### Instructions to follow
Can you write out the whole listing exactly?

### Data provided
----------
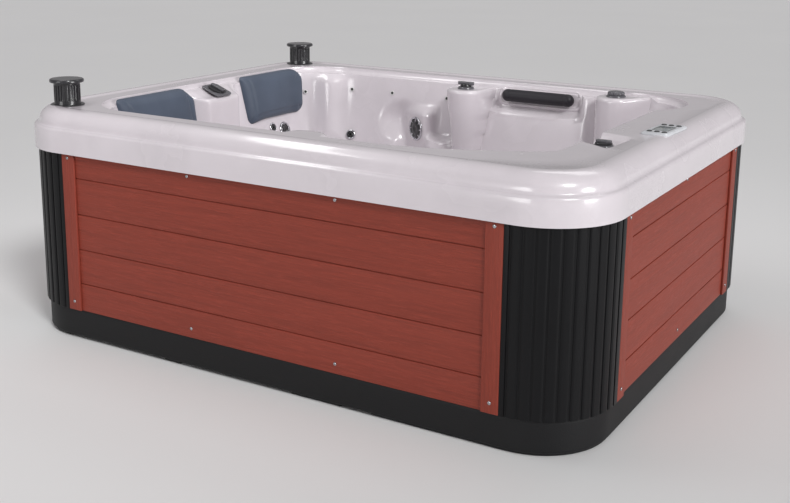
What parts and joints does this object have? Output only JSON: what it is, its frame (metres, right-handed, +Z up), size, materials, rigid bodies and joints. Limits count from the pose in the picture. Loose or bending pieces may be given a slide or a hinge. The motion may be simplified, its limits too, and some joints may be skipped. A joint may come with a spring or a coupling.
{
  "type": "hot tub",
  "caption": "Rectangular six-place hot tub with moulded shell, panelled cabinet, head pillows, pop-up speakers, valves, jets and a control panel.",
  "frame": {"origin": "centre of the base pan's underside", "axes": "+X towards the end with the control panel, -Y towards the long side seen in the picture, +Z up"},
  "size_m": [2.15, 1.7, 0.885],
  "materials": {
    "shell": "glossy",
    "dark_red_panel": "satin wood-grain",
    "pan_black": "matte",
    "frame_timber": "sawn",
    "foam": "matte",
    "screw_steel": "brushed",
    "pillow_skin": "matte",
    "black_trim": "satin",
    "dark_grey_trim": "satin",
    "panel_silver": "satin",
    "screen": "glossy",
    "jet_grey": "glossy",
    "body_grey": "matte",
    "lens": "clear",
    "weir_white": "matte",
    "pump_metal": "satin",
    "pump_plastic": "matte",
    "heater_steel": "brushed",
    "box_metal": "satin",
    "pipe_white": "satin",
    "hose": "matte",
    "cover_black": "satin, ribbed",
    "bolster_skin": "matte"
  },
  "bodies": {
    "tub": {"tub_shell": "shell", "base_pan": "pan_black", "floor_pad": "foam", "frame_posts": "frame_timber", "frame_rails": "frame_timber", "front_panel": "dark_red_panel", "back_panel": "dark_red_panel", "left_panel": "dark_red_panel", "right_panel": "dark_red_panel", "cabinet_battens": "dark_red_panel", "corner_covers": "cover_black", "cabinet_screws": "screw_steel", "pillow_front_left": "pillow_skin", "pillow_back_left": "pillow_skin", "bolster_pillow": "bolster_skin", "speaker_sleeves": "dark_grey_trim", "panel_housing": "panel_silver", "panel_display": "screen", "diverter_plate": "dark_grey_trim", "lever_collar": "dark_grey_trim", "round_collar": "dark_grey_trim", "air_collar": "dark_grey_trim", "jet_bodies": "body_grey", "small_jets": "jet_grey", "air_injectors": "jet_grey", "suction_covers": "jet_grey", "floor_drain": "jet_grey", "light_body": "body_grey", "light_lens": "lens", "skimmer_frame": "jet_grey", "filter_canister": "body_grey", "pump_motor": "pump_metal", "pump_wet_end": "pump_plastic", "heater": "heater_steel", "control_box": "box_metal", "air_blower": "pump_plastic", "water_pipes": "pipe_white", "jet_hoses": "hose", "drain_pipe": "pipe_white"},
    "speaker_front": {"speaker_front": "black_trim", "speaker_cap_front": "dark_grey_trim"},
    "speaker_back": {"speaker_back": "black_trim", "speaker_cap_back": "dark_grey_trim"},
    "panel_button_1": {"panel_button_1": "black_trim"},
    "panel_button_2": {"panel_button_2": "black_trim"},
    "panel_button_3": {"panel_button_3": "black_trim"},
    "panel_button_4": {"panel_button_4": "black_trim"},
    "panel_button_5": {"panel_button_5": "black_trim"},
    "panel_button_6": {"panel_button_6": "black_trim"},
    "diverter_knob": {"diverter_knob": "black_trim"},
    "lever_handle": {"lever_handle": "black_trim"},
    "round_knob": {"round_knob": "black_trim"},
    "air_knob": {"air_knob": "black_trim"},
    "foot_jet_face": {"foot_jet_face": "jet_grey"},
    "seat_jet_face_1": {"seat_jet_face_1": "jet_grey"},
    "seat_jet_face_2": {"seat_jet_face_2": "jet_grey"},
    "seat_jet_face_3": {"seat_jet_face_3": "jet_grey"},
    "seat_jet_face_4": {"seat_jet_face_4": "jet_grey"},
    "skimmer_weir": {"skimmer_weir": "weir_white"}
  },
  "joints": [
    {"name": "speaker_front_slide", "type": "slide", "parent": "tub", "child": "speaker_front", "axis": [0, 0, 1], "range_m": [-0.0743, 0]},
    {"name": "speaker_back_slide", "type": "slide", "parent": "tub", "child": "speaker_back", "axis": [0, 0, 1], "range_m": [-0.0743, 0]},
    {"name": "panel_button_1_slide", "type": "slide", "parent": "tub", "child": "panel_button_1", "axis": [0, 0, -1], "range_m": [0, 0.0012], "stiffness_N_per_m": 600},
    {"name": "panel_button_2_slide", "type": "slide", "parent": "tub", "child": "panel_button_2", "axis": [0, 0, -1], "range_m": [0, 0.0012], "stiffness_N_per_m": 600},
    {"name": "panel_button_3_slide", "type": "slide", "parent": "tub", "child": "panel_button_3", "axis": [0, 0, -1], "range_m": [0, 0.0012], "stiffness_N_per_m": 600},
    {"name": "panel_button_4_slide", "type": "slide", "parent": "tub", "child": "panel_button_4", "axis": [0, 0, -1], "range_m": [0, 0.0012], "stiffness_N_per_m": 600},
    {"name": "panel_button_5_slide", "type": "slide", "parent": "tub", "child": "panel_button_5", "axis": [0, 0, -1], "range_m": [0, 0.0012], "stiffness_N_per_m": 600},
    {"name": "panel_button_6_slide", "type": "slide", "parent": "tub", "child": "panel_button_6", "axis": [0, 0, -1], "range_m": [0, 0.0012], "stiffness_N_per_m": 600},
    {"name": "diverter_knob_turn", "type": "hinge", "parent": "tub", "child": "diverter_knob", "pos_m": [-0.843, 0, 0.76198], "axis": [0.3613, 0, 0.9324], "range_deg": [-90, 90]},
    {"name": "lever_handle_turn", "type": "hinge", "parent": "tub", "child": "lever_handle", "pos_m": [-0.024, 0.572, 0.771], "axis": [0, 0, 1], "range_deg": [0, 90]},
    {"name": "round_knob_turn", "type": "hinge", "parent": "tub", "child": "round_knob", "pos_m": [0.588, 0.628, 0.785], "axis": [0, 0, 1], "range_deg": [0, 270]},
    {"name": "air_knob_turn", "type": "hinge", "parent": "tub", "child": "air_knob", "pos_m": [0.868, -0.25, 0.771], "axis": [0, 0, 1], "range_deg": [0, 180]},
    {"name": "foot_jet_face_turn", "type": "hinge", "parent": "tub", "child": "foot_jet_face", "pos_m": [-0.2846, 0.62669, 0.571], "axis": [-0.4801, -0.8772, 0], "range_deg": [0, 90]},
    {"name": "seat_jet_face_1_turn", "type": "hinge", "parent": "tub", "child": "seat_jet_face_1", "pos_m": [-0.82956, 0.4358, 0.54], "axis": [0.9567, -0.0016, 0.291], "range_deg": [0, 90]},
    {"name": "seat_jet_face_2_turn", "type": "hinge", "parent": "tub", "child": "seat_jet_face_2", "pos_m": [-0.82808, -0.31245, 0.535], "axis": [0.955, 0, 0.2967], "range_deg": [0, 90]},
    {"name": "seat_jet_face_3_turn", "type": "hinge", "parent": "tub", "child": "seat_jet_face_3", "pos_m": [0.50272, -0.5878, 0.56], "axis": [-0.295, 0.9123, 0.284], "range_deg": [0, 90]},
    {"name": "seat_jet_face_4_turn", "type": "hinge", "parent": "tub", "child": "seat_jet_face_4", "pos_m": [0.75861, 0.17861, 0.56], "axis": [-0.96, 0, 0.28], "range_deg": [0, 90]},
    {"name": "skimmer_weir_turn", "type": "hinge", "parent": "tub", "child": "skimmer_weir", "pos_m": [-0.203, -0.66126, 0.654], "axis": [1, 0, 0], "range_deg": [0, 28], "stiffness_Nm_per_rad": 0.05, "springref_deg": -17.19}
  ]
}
----------
### Solved problem
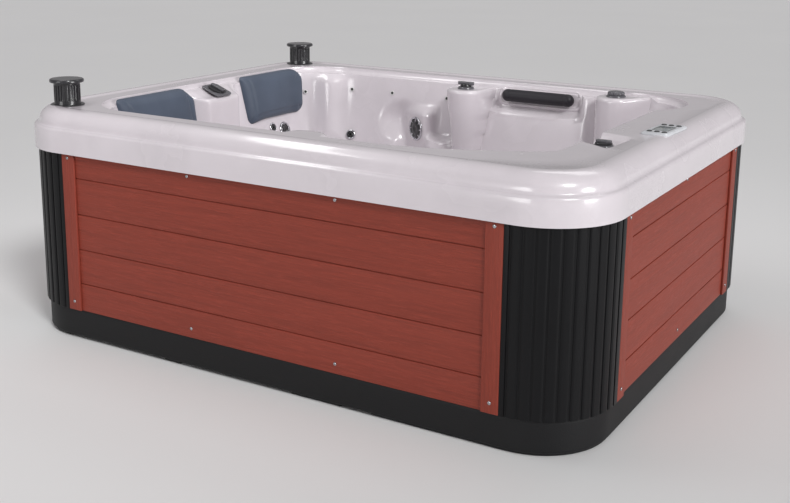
What parts and joints does this object have? Output only JSON: what it is, its frame (metres, right-handed, +Z up), size, materials, rigid bodies and joints. Limits count from the pose in the picture. Loose or bending pieces may be given a slide or a hinge. The motion may be simplified, its limits too, and some joints may be skipped. A joint may come with a spring or a coupling.
{
  "type": "hot tub",
  "caption": "Rectangular six-place hot tub with moulded shell, panelled cabinet, head pillows, pop-up speakers, valves, jets and a control panel.",
  "frame": {"origin": "centre of the base pan's underside", "axes": "+X towards the end with the control panel, -Y towards the long side seen in the picture, +Z up"},
  "size_m": [2.15, 1.7, 0.885],
  "materials": {
    "shell": "glossy",
    "dark_red_panel": "satin wood-grain",
    "pan_black": "matte",
    "frame_timber": "sawn",
    "foam": "matte",
    "screw_steel": "brushed",
    "pillow_skin": "matte",
    "black_trim": "satin",
    "dark_grey_trim": "satin",
    "panel_silver": "satin",
    "screen": "glossy",
    "jet_grey": "glossy",
    "body_grey": "matte",
    "lens": "clear",
    "weir_white": "matte",
    "pump_metal": "satin",
    "pump_plastic": "matte",
    "heater_steel": "brushed",
    "box_metal": "satin",
    "pipe_white": "satin",
    "hose": "matte",
    "cover_black": "satin, ribbed",
    "bolster_skin": "matte"
  },
  "bodies": {
    "tub": {"tub_shell": "shell", "base_pan": "pan_black", "floor_pad": "foam", "frame_posts": "frame_timber", "frame_rails": "frame_timber", "front_panel": "dark_red_panel", "back_panel": "dark_red_panel", "left_panel": "dark_red_panel", "right_panel": "dark_red_panel", "cabinet_battens": "dark_red_panel", "corner_covers": "cover_black", "cabinet_screws": "screw_steel", "pillow_front_left": "pillow_skin", "pillow_back_left": "pillow_skin", "bolster_pillow": "bolster_skin", "speaker_sleeves": "dark_grey_trim", "panel_housing": "panel_silver", "panel_display": "screen", "diverter_plate": "dark_grey_trim", "lever_collar": "dark_grey_trim", "round_collar": "dark_grey_trim", "air_collar": "dark_grey_trim", "jet_bodies": "body_grey", "small_jets": "jet_grey", "air_injectors": "jet_grey", "suction_covers": "jet_grey", "floor_drain": "jet_grey", "light_body": "body_grey", "light_lens": "lens", "skimmer_frame": "jet_grey", "filter_canister": "body_grey", "pump_motor": "pump_metal", "pump_wet_end": "pump_plastic", "heater": "heater_steel", "control_box": "box_metal", "air_blower": "pump_plastic", "water_pipes": "pipe_white", "jet_hoses": "hose", "drain_pipe": "pipe_white"},
    "speaker_front": {"speaker_front": "black_trim", "speaker_cap_front": "dark_grey_trim"},
    "speaker_back": {"speaker_back": "black_trim", "speaker_cap_back": "dark_grey_trim"},
    "panel_button_1": {"panel_button_1": "black_trim"},
    "panel_button_2": {"panel_button_2": "black_trim"},
    "panel_button_3": {"panel_button_3": "black_trim"},
    "panel_button_4": {"panel_button_4": "black_trim"},
    "panel_button_5": {"panel_button_5": "black_trim"},
    "panel_button_6": {"panel_button_6": "black_trim"},
    "diverter_knob": {"diverter_knob": "black_trim"},
    "lever_handle": {"lever_handle": "black_trim"},
    "round_knob": {"round_knob": "black_trim"},
    "air_knob": {"air_knob": "black_trim"},
    "foot_jet_face": {"foot_jet_face": "jet_grey"},
    "seat_jet_face_1": {"seat_jet_face_1": "jet_grey"},
    "seat_jet_face_2": {"seat_jet_face_2": "jet_grey"},
    "seat_jet_face_3": {"seat_jet_face_3": "jet_grey"},
    "seat_jet_face_4": {"seat_jet_face_4": "jet_grey"},
    "skimmer_weir": {"skimmer_weir": "weir_white"}
  },
  "joints": [
    {"name": "speaker_front_slide", "type": "slide", "parent": "tub", "child": "speaker_front", "axis": [0, 0, 1], "range_m": [-0.0743, 0]},
    {"name": "speaker_back_slide", "type": "slide", "parent": "tub", "child": "speaker_back", "axis": [0, 0, 1], "range_m": [-0.0743, 0]},
    {"name": "panel_button_1_slide", "type": "slide", "parent": "tub", "child": "panel_button_1", "axis": [0, 0, -1], "range_m": [0, 0.0012], "stiffness_N_per_m": 600},
    {"name": "panel_button_2_slide", "type": "slide", "parent": "tub", "child": "panel_button_2", "axis": [0, 0, -1], "range_m": [0, 0.0012], "stiffness_N_per_m": 600},
    {"name": "panel_button_3_slide", "type": "slide", "parent": "tub", "child": "panel_button_3", "axis": [0, 0, -1], "range_m": [0, 0.0012], "stiffness_N_per_m": 600},
    {"name": "panel_button_4_slide", "type": "slide", "parent": "tub", "child": "panel_button_4", "axis": [0, 0, -1], "range_m": [0, 0.0012], "stiffness_N_per_m": 600},
    {"name": "panel_button_5_slide", "type": "slide", "parent": "tub", "child": "panel_button_5", "axis": [0, 0, -1], "range_m": [0, 0.0012], "stiffness_N_per_m": 600},
    {"name": "panel_button_6_slide", "type": "slide", "parent": "tub", "child": "panel_button_6", "axis": [0, 0, -1], "range_m": [0, 0.0012], "stiffness_N_per_m": 600},
    {"name": "diverter_knob_turn", "type": "hinge", "parent": "tub", "child": "diverter_knob", "pos_m": [-0.843, 0, 0.76198], "axis": [0.3613, 0, 0.9324], "range_deg": [-90, 90]},
    {"name": "lever_handle_turn", "type": "hinge", "parent": "tub", "child": "lever_handle", "pos_m": [-0.024, 0.572, 0.771], "axis": [0, 0, 1], "range_deg": [0, 90]},
    {"name": "round_knob_turn", "type": "hinge", "parent": "tub", "child": "round_knob", "pos_m": [0.588, 0.628, 0.785], "axis": [0, 0, 1], "range_deg": [0, 270]},
    {"name": "air_knob_turn", "type": "hinge", "parent": "tub", "child": "air_knob", "pos_m": [0.868, -0.25, 0.771], "axis": [0, 0, 1], "range_deg": [0, 180]},
    {"name": "foot_jet_face_turn", "type": "hinge", "parent": "tub", "child": "foot_jet_face", "pos_m": [-0.2846, 0.62669, 0.571], "axis": [-0.4801, -0.8772, 0], "range_deg": [0, 90]},
    {"name": "seat_jet_face_1_turn", "type": "hinge", "parent": "tub", "child": "seat_jet_face_1", "pos_m": [-0.82956, 0.4358, 0.54], "axis": [0.9567, -0.0016, 0.291], "range_deg": [0, 90]},
    {"name": "seat_jet_face_2_turn", "type": "hinge", "parent": "tub", "child": "seat_jet_face_2", "pos_m": [-0.82808, -0.31245, 0.535], "axis": [0.955, 0, 0.2967], "range_deg": [0, 90]},
    {"name": "seat_jet_face_3_turn", "type": "hinge", "parent": "tub", "child": "seat_jet_face_3", "pos_m": [0.50272, -0.5878, 0.56], "axis": [-0.295, 0.9123, 0.284], "range_deg": [0, 90]},
    {"name": "seat_jet_face_4_turn", "type": "hinge", "parent": "tub", "child": "seat_jet_face_4", "pos_m": [0.75861, 0.17861, 0.56], "axis": [-0.96, 0, 0.28], "range_deg": [0, 90]},
    {"name": "skimmer_weir_turn", "type": "hinge", "parent": "tub", "child": "skimmer_weir", "pos_m": [-0.203, -0.66126, 0.654], "axis": [1, 0, 0], "range_deg": [0, 28], "stiffness_Nm_per_rad": 0.05, "springref_deg": -17.19}
  ]
}